◆ THE REQUEST ◆
All records should be reproduced verbatim.

______________________________

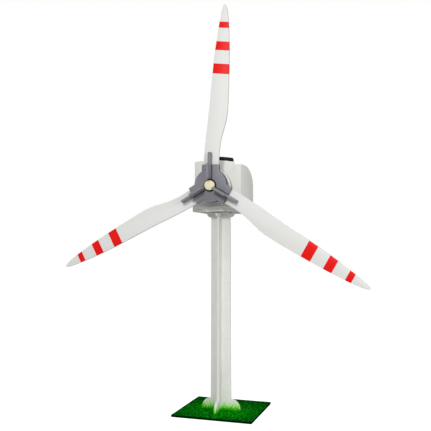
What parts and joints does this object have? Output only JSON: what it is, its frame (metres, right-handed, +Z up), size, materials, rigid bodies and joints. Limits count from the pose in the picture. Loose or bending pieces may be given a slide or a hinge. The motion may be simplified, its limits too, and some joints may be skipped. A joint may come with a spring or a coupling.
{
  "type": "model wind turbine",
  "caption": "Desk model of a horizontal-axis wind turbine: slotted board tower on a square base, box nacelle that turns on a pin, and a striped rotor on a wooden axle.",
  "frame": {"origin": "tower axis on the underside of the base plate", "axes": "+Z up the tower, the rotor faces -Y, +X to the right seen from the front"},
  "size_m": [0.3144, 0.0926, 0.4081],
  "materials": {
    "green_board": "matt print",
    "grey_board": "matt",
    "hub_board": "matt",
    "blade_board": "satin, red bands",
    "bent_card": "matt",
    "black_strip": "matt",
    "dowel_wood": "bare",
    "washer_plastic": "matt"
  },
  "bodies": {
    "stand": {"base_plate": "green_board", "tower_panel_wide": "grey_board", "tower_panel_cross": "grey_board", "tower_cap": "grey_board", "yaw_pin": "dowel_wood", "yaw_washer": "washer_plastic", "yaw_collar": "washer_plastic"},
    "nacelle": {"nacelle_floor": "grey_board", "nacelle_chin": "grey_board", "nacelle_front": "grey_board", "nacelle_bulkhead": "grey_board", "nacelle_side_left": "grey_board", "nacelle_side_right": "grey_board", "nacelle_cover": "bent_card", "crest_strip": "black_strip", "front_bush": "dowel_wood", "rear_bush": "dowel_wood"},
    "rotor": {"axle_dowel": "dowel_wood", "axle_collar": "washer_plastic", "hub_spacer": "hub_board", "hub_front_plate": "hub_board", "hub_middle_plate": "hub_board", "hub_rear_plate": "hub_board", "hub_fin_1": "hub_board", "hub_fin_2": "hub_board", "hub_fin_3": "hub_board", "blade_1": "blade_board", "blade_2": "blade_board", "blade_3": "blade_board"}
  },
  "joints": [
    {"name": "nacelle_yaw", "type": "hinge", "parent": "stand", "child": "nacelle", "pos_m": [0, 0, 0.203], "axis": [0, 0, 1], "continuous": true},
    {"name": "rotor_spin", "type": "hinge", "parent": "nacelle", "child": "rotor", "pos_m": [0, 0, 0.2275], "axis": [0, -1, 0], "continuous": true}
  ]
}
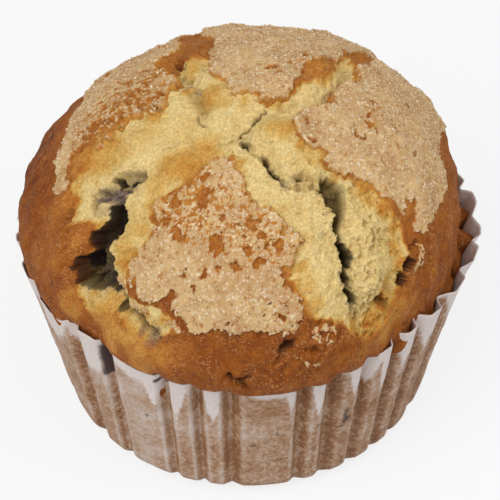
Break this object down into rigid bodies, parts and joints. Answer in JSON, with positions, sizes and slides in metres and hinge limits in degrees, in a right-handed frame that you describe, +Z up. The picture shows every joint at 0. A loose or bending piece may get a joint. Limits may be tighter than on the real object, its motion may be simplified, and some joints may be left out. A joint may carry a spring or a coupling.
{
  "type": "muffin",
  "caption": "Domed blueberry muffin with a cracked sugar crust over pale crumb, standing in its own pleated paper case.",
  "frame": {"origin": "centre of the case's flat base, where the muffin stands", "axes": "+Z up through the dome, -Y towards the side with the largest crust plate"},
  "size_m": [0.0758, 0.0744, 0.0627],
  "materials": {
    "cake": "baked crust, sugared, with pale crumb in the cracks",
    "paper": "white baking paper, browned by grease",
    "berry": "dark purple fruit skin, soft sheen"
  },
  "bodies": {
    "root": {"cake": "cake", "paper_case": "paper", "berry_upper": "berry", "berry_lower": "berry", "berry_side": "berry"}
  },
  "joints": []
}
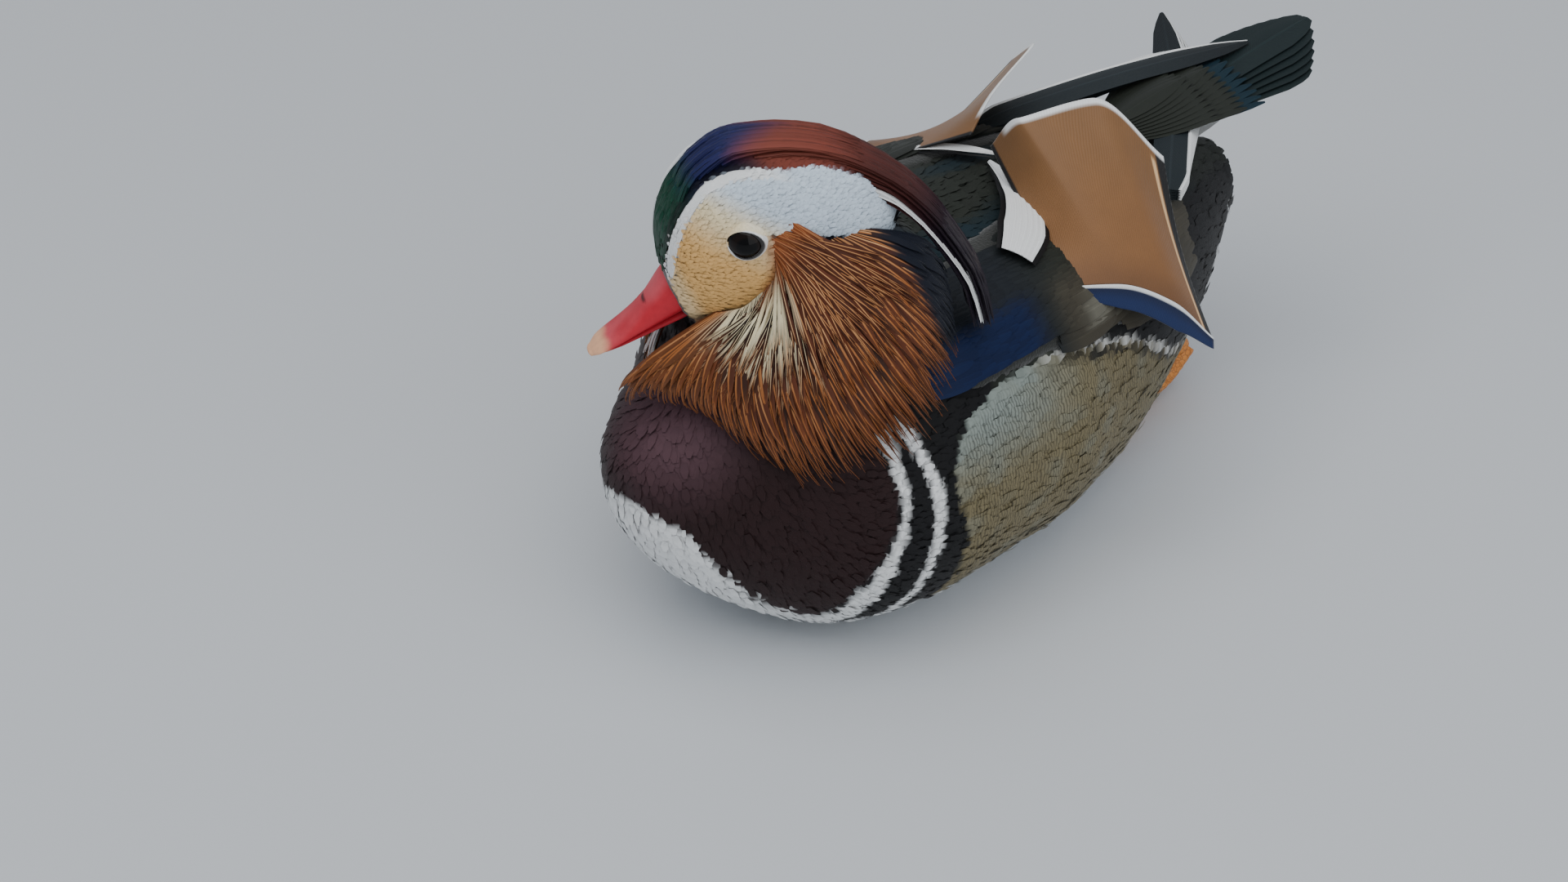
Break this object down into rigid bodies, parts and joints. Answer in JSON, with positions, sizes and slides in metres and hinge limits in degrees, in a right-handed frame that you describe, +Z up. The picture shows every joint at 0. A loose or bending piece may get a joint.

______________________________

◆ ANSWER TO THE TASK ◆
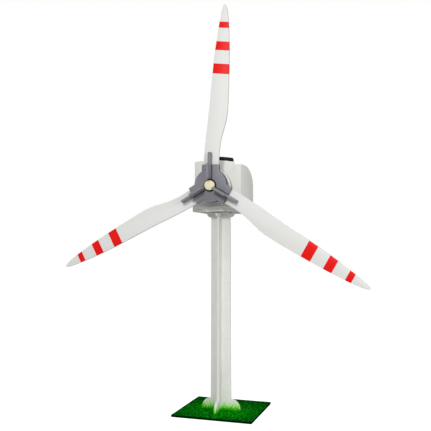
What parts and joints does this object have? Output only JSON: what it is, its frame (metres, right-handed, +Z up), size, materials, rigid bodies and joints. Limits count from the pose in the picture. Loose or bending pieces may be given a slide or a hinge. The motion may be simplified, its limits too, and some joints may be skipped. A joint may come with a spring or a coupling.
{
  "type": "model wind turbine",
  "caption": "Desk model of a horizontal-axis wind turbine: slotted board tower on a square base, box nacelle that turns on a pin, and a striped rotor on a wooden axle.",
  "frame": {"origin": "tower axis on the underside of the base plate", "axes": "+Z up the tower, the rotor faces -Y, +X to the right seen from the front"},
  "size_m": [0.3144, 0.0926, 0.4081],
  "materials": {
    "green_board": "matt print",
    "grey_board": "matt",
    "hub_board": "matt",
    "blade_board": "satin, red bands",
    "bent_card": "matt",
    "black_strip": "matt",
    "dowel_wood": "bare",
    "washer_plastic": "matt"
  },
  "bodies": {
    "stand": {"base_plate": "green_board", "tower_panel_wide": "grey_board", "tower_panel_cross": "grey_board", "tower_cap": "grey_board", "yaw_pin": "dowel_wood", "yaw_washer": "washer_plastic", "yaw_collar": "washer_plastic"},
    "nacelle": {"nacelle_floor": "grey_board", "nacelle_chin": "grey_board", "nacelle_front": "grey_board", "nacelle_bulkhead": "grey_board", "nacelle_side_left": "grey_board", "nacelle_side_right": "grey_board", "nacelle_cover": "bent_card", "crest_strip": "black_strip", "front_bush": "dowel_wood", "rear_bush": "dowel_wood"},
    "rotor": {"axle_dowel": "dowel_wood", "axle_collar": "washer_plastic", "hub_spacer": "hub_board", "hub_front_plate": "hub_board", "hub_middle_plate": "hub_board", "hub_rear_plate": "hub_board", "hub_fin_1": "hub_board", "hub_fin_2": "hub_board", "hub_fin_3": "hub_board", "blade_1": "blade_board", "blade_2": "blade_board", "blade_3": "blade_board"}
  },
  "joints": [
    {"name": "nacelle_yaw", "type": "hinge", "parent": "stand", "child": "nacelle", "pos_m": [0, 0, 0.203], "axis": [0, 0, 1], "continuous": true},
    {"name": "rotor_spin", "type": "hinge", "parent": "nacelle", "child": "rotor", "pos_m": [0, 0, 0.2275], "axis": [0, -1, 0], "continuous": true}
  ]
}
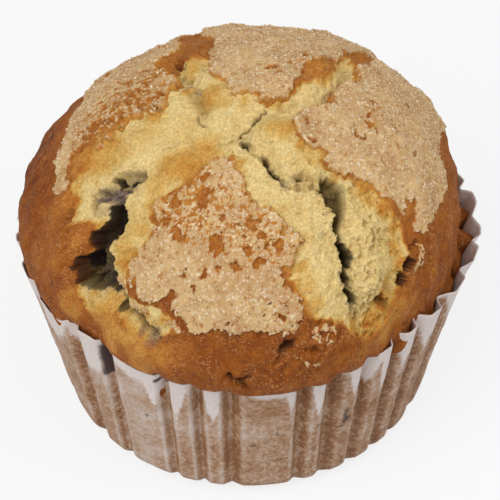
Break this object down into rigid bodies, parts and joints. Answer in JSON, with positions, sizes and slides in metres and hinge limits in degrees, in a right-handed frame that you describe, +Z up. The picture shows every joint at 0. A loose or bending piece may get a joint. Limits may be tighter than on the real object, its motion may be simplified, and some joints may be left out. A joint may carry a spring or a coupling.
{
  "type": "muffin",
  "caption": "Domed blueberry muffin with a cracked sugar crust over pale crumb, standing in its own pleated paper case.",
  "frame": {"origin": "centre of the case's flat base, where the muffin stands", "axes": "+Z up through the dome, -Y towards the side with the largest crust plate"},
  "size_m": [0.0758, 0.0744, 0.0627],
  "materials": {
    "cake": "baked crust, sugared, with pale crumb in the cracks",
    "paper": "white baking paper, browned by grease",
    "berry": "dark purple fruit skin, soft sheen"
  },
  "bodies": {
    "root": {"cake": "cake", "paper_case": "paper", "berry_upper": "berry", "berry_lower": "berry", "berry_side": "berry"}
  },
  "joints": []
}
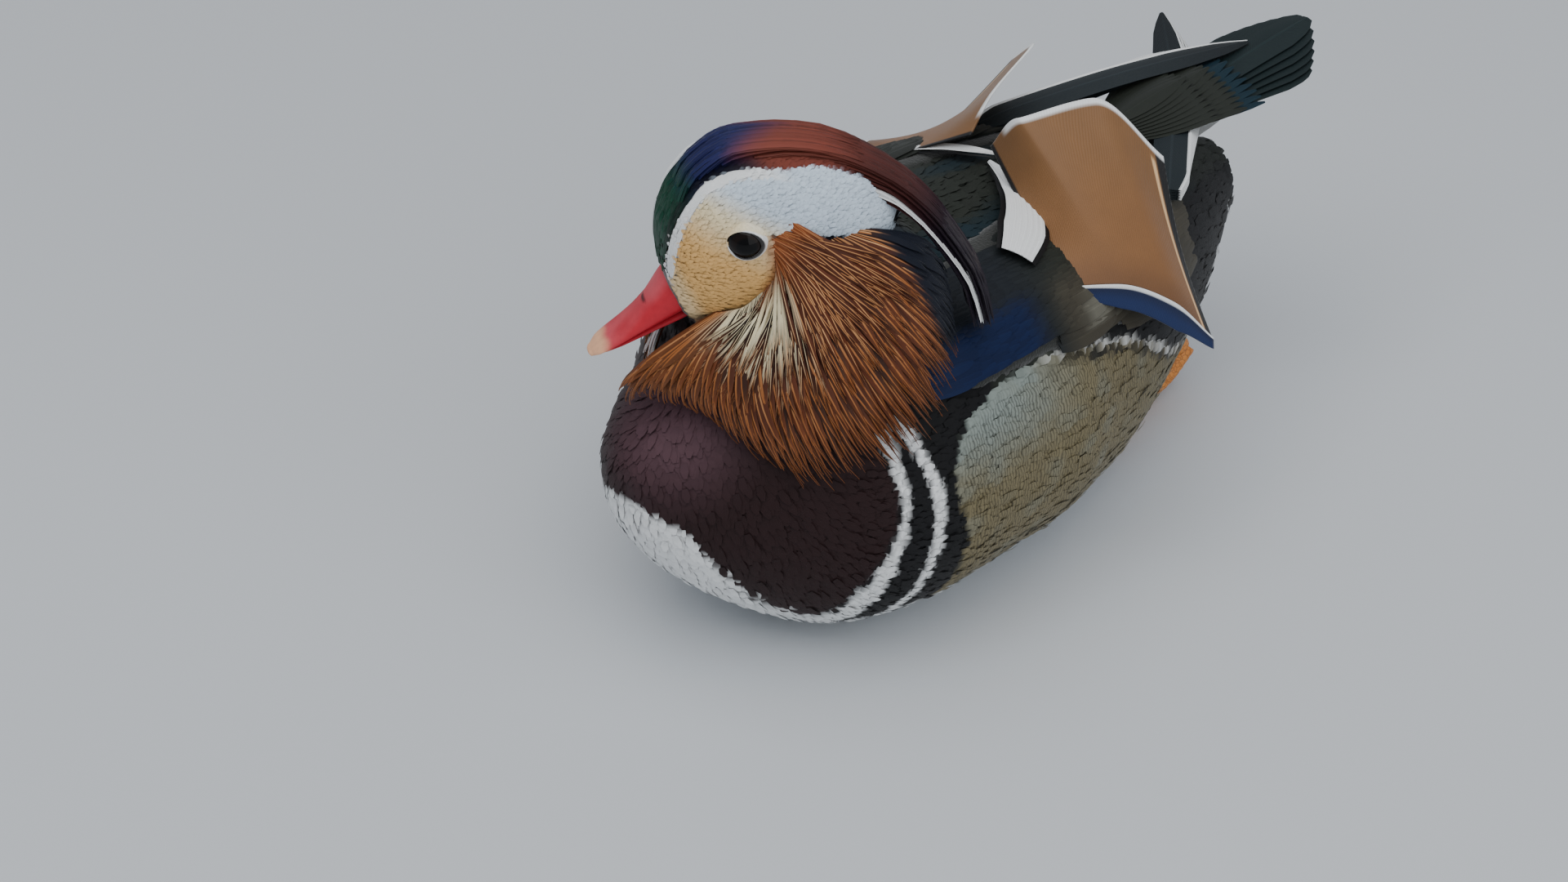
Break this object down into rigid bodies, parts and joints. Answer in JSON, with positions, sizes and slides in metres and hinge limits in degrees, in a right-handed frame that you describe, +Z up. The picture shows every joint at 0. A loose or bending piece may get a joint.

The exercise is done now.